» TASK DETAILS: Tally the lines that include the word "FreeCAD" and reply with nothing but the total.

» STORED ROWS:
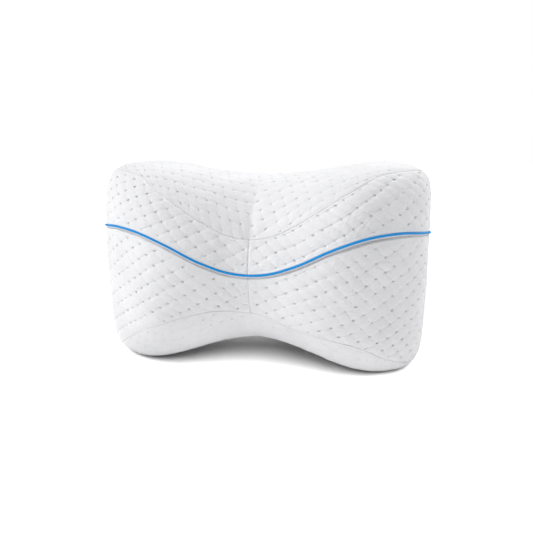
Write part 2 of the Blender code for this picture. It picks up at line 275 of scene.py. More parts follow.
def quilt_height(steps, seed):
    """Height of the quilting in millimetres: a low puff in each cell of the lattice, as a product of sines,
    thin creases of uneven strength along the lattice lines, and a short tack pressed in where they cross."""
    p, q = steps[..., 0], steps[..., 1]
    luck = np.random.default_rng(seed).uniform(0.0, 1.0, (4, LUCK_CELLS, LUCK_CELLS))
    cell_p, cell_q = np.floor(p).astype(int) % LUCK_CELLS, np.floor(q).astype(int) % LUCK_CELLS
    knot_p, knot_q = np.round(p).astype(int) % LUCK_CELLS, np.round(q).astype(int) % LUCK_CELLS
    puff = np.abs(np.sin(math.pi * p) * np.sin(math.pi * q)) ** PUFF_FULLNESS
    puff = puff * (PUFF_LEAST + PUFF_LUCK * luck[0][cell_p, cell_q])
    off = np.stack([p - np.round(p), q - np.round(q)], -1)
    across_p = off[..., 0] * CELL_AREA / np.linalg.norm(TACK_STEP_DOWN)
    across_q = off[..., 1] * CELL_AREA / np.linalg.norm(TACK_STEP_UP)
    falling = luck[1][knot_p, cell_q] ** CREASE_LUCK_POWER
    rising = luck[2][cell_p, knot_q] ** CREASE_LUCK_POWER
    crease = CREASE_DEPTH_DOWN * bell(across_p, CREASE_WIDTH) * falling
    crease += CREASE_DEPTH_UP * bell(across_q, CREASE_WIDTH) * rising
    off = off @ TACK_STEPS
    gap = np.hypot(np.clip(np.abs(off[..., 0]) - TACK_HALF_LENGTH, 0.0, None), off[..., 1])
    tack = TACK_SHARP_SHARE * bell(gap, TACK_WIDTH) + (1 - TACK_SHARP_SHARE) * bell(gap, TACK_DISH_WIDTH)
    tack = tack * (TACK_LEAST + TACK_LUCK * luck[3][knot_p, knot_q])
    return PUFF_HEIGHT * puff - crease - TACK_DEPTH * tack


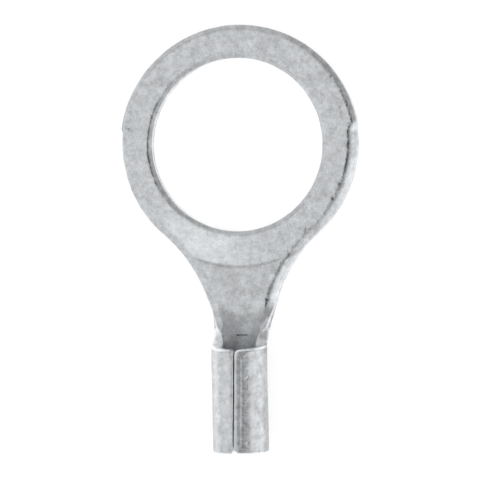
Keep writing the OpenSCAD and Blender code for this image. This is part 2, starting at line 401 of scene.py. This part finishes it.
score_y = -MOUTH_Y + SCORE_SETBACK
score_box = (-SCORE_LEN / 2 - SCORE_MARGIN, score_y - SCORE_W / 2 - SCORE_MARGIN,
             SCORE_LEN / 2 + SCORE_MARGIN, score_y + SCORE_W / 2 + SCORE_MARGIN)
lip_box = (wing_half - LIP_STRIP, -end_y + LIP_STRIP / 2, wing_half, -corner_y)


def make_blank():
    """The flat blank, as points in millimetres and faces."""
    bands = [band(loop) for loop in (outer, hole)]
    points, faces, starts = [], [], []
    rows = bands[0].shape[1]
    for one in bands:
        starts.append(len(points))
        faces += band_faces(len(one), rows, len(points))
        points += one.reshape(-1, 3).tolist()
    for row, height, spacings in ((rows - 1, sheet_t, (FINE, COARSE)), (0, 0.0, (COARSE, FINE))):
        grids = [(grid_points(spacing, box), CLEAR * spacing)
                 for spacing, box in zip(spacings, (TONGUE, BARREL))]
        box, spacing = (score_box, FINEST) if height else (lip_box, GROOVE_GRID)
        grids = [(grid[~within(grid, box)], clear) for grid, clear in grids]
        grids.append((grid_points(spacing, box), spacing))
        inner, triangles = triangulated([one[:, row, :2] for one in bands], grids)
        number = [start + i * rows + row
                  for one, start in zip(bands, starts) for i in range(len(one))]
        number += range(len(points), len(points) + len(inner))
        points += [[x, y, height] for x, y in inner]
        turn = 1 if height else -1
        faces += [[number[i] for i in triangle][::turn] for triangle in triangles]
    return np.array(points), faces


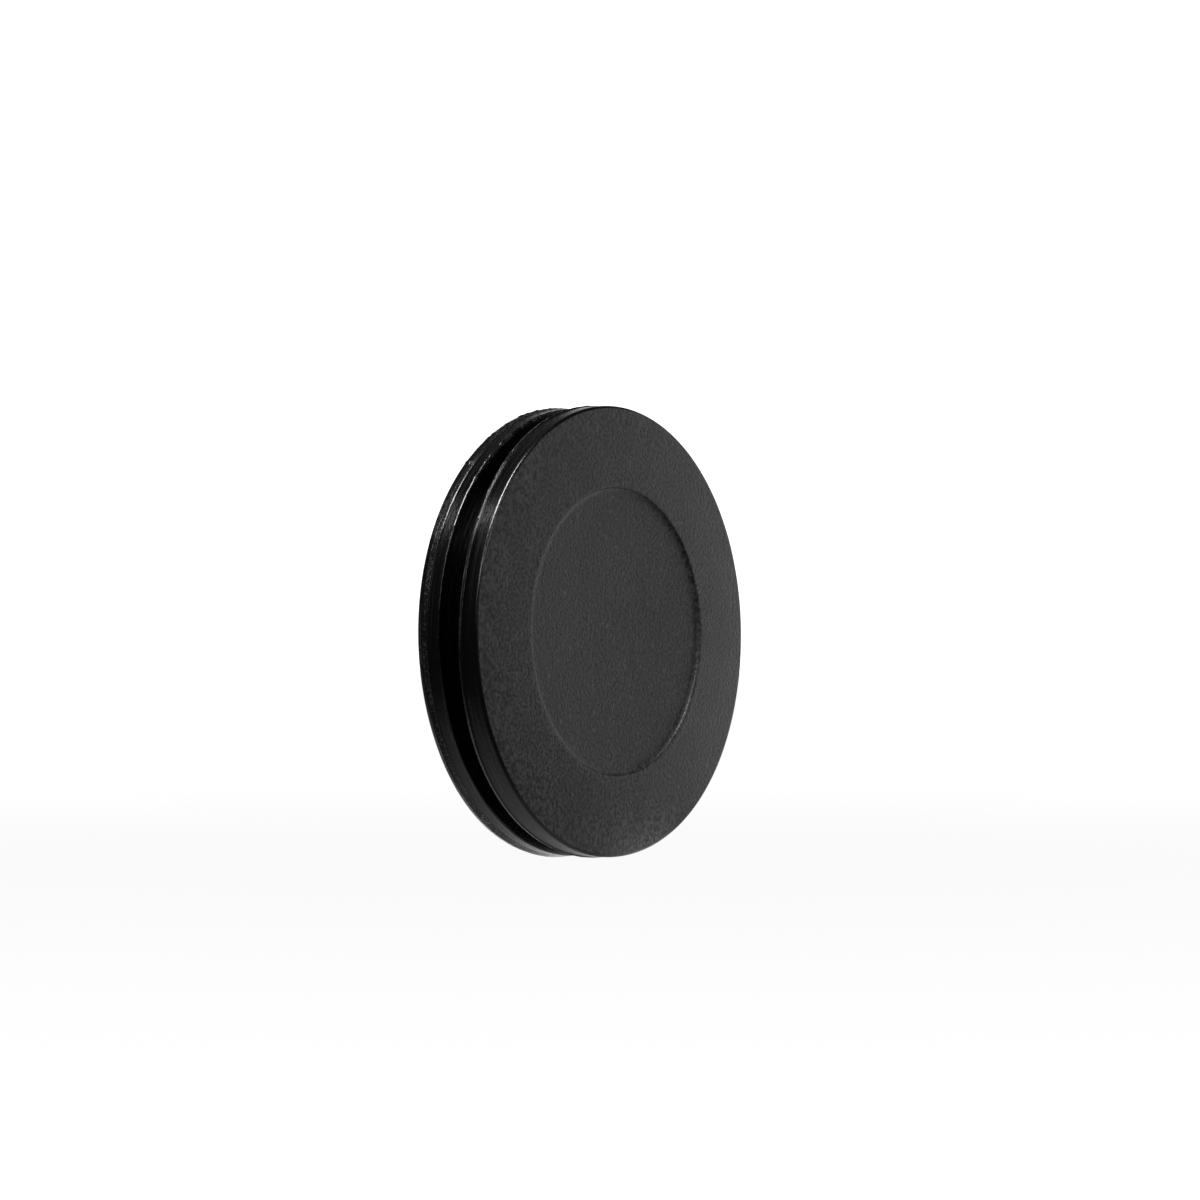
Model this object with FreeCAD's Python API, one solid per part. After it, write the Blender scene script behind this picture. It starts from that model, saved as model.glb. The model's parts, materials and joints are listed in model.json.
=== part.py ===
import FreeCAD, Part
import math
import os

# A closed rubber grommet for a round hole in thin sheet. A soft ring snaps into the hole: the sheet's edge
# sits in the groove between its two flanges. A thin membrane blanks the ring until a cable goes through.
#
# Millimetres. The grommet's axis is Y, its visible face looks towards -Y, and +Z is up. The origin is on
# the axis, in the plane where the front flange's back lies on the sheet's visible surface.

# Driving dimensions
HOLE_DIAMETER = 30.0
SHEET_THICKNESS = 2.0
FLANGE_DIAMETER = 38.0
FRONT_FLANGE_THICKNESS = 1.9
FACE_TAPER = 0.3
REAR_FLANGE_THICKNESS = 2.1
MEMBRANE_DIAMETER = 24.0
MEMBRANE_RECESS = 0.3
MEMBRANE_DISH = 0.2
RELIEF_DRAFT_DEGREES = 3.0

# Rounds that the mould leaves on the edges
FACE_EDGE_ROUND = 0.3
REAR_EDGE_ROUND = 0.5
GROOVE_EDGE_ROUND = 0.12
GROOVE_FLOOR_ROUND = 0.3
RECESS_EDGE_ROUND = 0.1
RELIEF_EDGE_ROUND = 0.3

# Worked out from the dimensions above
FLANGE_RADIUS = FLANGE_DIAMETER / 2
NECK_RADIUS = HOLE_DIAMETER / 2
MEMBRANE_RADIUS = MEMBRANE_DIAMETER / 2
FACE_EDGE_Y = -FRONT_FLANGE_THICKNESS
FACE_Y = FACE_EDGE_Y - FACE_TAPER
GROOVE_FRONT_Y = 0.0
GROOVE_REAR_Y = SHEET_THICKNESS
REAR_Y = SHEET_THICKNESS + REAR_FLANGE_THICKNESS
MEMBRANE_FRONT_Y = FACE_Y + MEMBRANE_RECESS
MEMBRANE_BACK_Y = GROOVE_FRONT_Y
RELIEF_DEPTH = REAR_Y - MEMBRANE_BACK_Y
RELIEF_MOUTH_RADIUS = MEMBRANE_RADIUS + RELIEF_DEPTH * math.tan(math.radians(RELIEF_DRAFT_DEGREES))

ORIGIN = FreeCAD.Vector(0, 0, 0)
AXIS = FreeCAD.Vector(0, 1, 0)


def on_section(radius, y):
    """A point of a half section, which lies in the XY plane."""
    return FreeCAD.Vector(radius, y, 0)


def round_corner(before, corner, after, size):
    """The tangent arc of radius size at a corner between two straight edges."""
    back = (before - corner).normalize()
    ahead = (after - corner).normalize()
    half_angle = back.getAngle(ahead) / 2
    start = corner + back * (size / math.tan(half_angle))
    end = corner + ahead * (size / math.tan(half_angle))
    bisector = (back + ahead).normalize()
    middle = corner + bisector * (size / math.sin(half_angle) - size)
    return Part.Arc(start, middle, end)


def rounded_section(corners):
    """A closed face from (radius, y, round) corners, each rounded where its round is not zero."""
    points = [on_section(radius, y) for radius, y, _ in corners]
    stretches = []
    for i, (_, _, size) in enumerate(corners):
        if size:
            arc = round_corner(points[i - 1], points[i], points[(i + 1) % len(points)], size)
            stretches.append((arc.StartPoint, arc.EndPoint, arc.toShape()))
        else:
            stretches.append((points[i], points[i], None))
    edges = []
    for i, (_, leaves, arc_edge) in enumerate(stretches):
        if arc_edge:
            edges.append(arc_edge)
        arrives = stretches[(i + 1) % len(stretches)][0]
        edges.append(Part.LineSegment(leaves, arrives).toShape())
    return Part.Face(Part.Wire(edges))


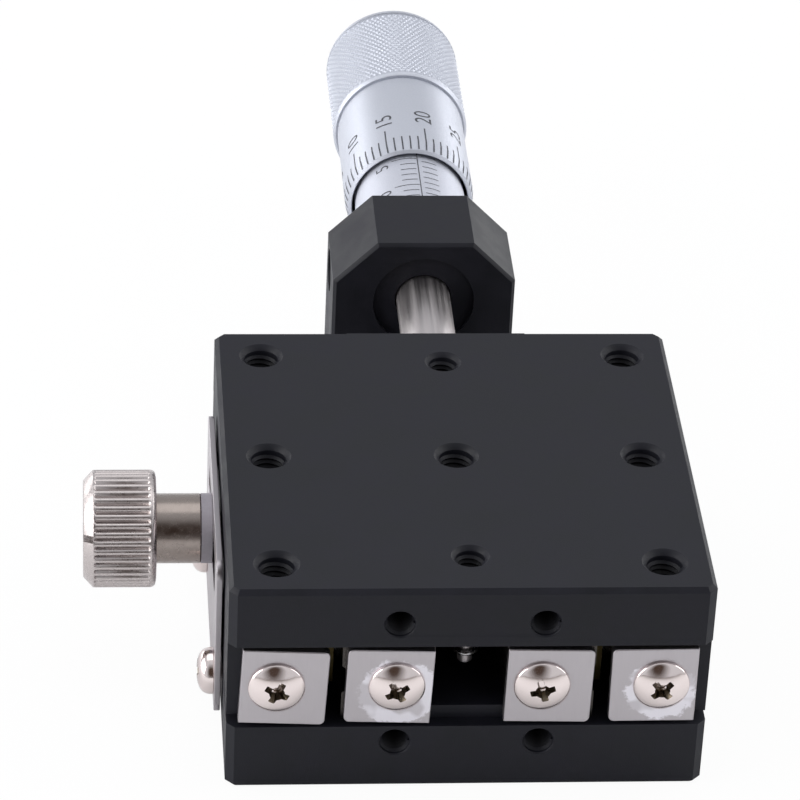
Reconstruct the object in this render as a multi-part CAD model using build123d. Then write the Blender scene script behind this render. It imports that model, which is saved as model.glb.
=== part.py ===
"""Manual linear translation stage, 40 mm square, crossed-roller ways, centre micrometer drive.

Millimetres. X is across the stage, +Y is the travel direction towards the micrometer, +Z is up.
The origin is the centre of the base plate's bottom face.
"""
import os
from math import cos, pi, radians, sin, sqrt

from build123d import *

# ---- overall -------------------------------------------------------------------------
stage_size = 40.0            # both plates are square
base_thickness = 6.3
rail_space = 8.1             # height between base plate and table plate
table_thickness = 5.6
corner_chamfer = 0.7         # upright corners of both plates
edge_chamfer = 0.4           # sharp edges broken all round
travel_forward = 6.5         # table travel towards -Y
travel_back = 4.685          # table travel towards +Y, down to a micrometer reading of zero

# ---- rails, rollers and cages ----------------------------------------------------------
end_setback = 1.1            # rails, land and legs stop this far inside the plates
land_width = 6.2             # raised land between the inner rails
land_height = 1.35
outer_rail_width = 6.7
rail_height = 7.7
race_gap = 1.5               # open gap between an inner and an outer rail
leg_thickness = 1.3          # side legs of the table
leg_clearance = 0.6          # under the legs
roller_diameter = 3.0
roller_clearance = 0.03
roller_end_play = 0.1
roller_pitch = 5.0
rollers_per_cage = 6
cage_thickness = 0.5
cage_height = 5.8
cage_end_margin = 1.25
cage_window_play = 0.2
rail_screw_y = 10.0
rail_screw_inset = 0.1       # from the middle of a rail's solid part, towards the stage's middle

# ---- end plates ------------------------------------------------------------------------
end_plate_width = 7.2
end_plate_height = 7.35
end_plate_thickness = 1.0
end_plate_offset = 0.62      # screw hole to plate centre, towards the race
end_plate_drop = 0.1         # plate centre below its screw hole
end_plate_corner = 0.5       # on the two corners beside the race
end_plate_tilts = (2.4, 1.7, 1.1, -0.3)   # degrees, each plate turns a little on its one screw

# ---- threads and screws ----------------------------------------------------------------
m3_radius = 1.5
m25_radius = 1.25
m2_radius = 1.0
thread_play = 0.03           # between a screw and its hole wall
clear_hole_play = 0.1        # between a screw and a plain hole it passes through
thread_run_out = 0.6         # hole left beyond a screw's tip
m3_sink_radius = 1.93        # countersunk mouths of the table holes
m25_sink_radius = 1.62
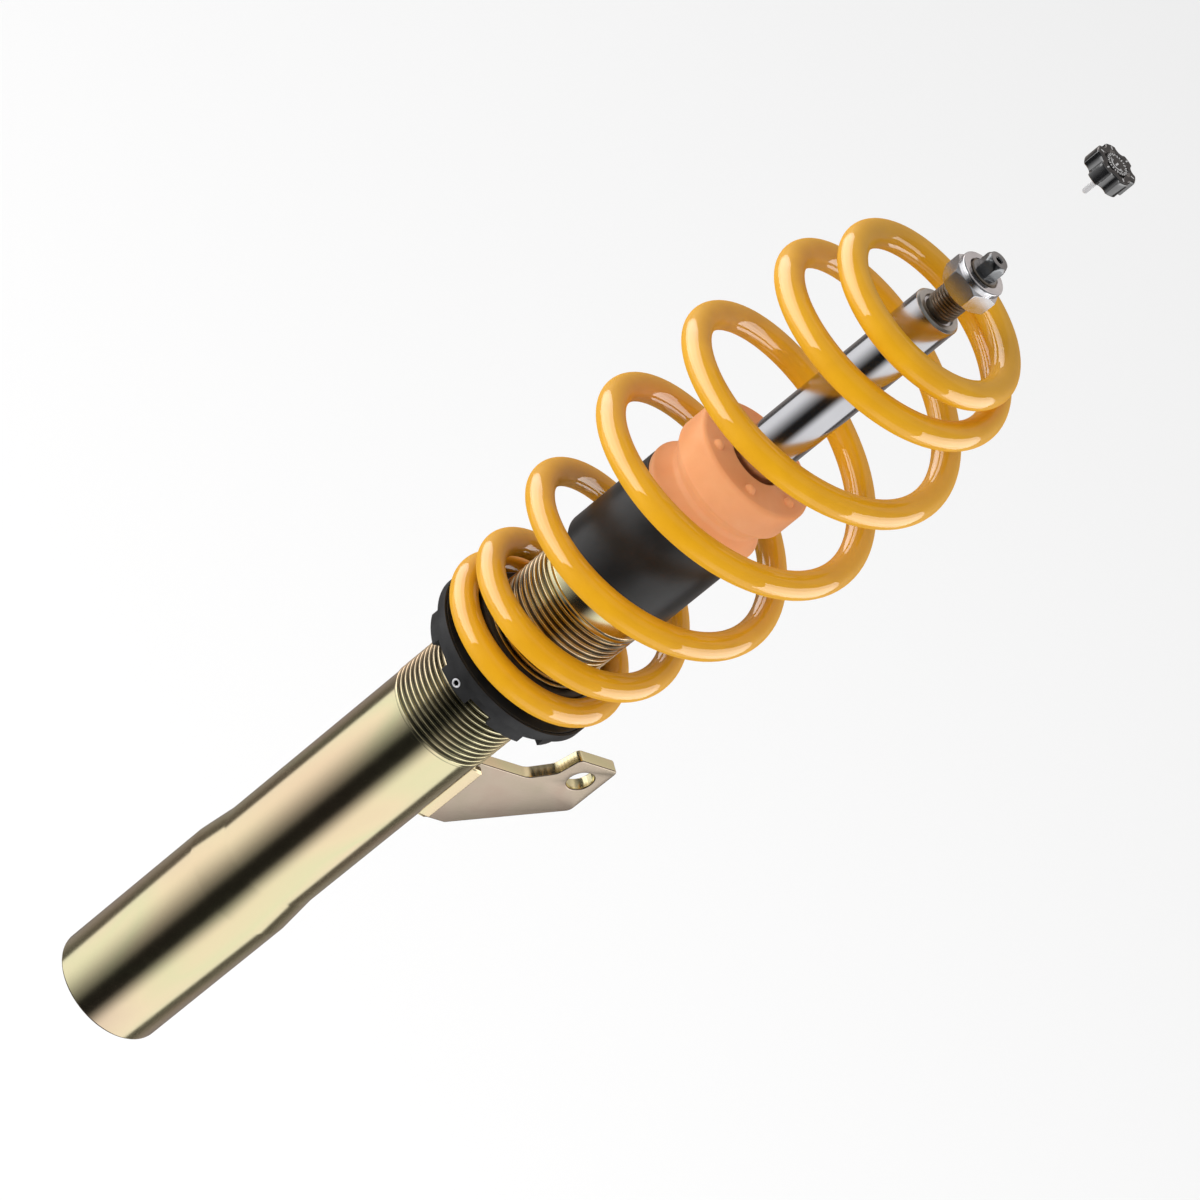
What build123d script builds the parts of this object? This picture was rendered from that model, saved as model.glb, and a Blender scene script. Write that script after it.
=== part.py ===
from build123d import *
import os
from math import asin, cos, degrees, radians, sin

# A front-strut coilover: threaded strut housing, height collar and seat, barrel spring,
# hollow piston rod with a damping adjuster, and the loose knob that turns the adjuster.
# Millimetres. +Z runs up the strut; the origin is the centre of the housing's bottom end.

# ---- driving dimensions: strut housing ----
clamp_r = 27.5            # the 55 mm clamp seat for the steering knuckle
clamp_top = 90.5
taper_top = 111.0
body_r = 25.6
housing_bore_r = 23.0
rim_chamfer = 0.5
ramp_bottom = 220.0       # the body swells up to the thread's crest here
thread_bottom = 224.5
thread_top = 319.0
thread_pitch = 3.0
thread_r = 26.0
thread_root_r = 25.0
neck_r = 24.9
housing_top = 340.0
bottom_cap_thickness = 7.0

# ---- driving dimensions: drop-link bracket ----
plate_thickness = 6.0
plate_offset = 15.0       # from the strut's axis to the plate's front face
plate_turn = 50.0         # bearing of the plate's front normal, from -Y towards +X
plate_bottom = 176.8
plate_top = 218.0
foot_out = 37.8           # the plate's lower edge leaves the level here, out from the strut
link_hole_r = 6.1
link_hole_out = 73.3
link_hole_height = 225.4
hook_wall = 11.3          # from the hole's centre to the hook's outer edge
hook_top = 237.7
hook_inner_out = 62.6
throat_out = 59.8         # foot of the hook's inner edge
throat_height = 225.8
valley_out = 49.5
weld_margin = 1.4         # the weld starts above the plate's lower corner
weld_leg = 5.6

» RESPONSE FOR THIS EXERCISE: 5